Image Credit: http://www.smcelectronics.com/SW52.JPG |
The starter kit also included a little Piezo buzzer, which I probably won't use in my final design, but it could be useful for testing the circuit. Or I might use an LED and have it get brighter when metal approaches. I ordered variety packs of resistors and capacitors from Amazon, which will be useful for future projects as well. I also ordered a transistor, on eBay- commenters on Dzl's blog had trouble getting it to work with the 2n2222 transistor, so he now recommends the BC547 transistor. The capacitors arrived today, and I have the necessary resistors in my Arduino started kit, so as soon as the transistor gets here I can start building the circuit. I also have to decide which appliance motor I'm going to sacrifice for its enameled copper.
This week, I got my USB webcam to work! It would be really cool to be able to watch live video from the robot on a computer or tablet (probably tablet, since I could put it in a gallon-sized Ziploc to keep sand out of it). Someone at the swap meet a couple weeks ago was selling a Logitech webcam for a dollar, so I took a chance on it. It's a Logitech Quickcam, model number V-UBG35.

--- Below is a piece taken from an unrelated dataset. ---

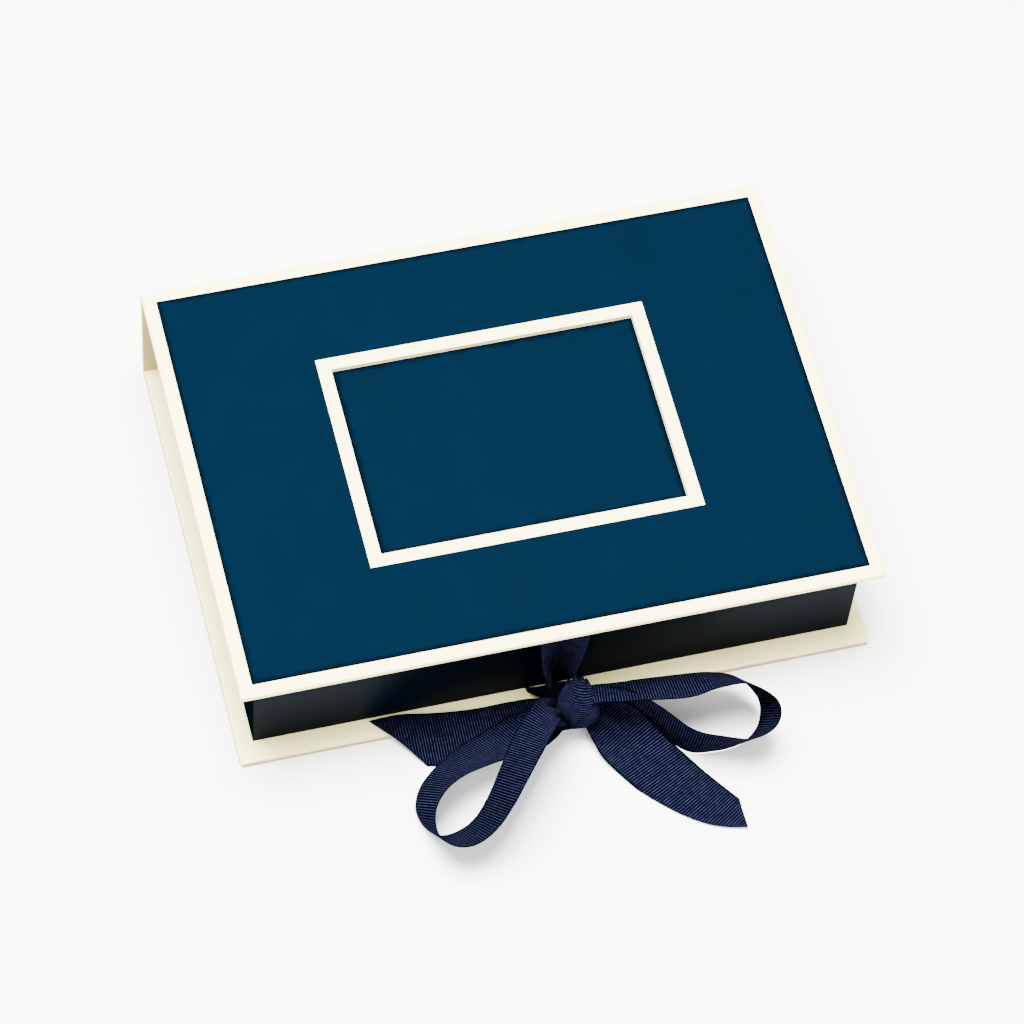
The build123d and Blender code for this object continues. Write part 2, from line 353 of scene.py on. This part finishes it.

Image Credit: www.laptopsolutions.ca |
I plugged it into my laptop, and my family's desktop, and all it would do was try to install drivers and then give me an error message. It turns out that the V-UBG35 was designed for Windows XP and Vista, and isn't compatible with Windows 8. Luckily, I found software (LWS 1.1x64 with Vid) on the Logitech support site to make it compatible with Windows 8, and ran the Windows Program Compatibility Troubleshooter (as described here). The webcam works now; the video quality is grainy, but might be good enough for this. All I really need is to be able to see when it's heading towards water or an obstacle, so I can power it off or make it turn around (if it fails to turn on its own).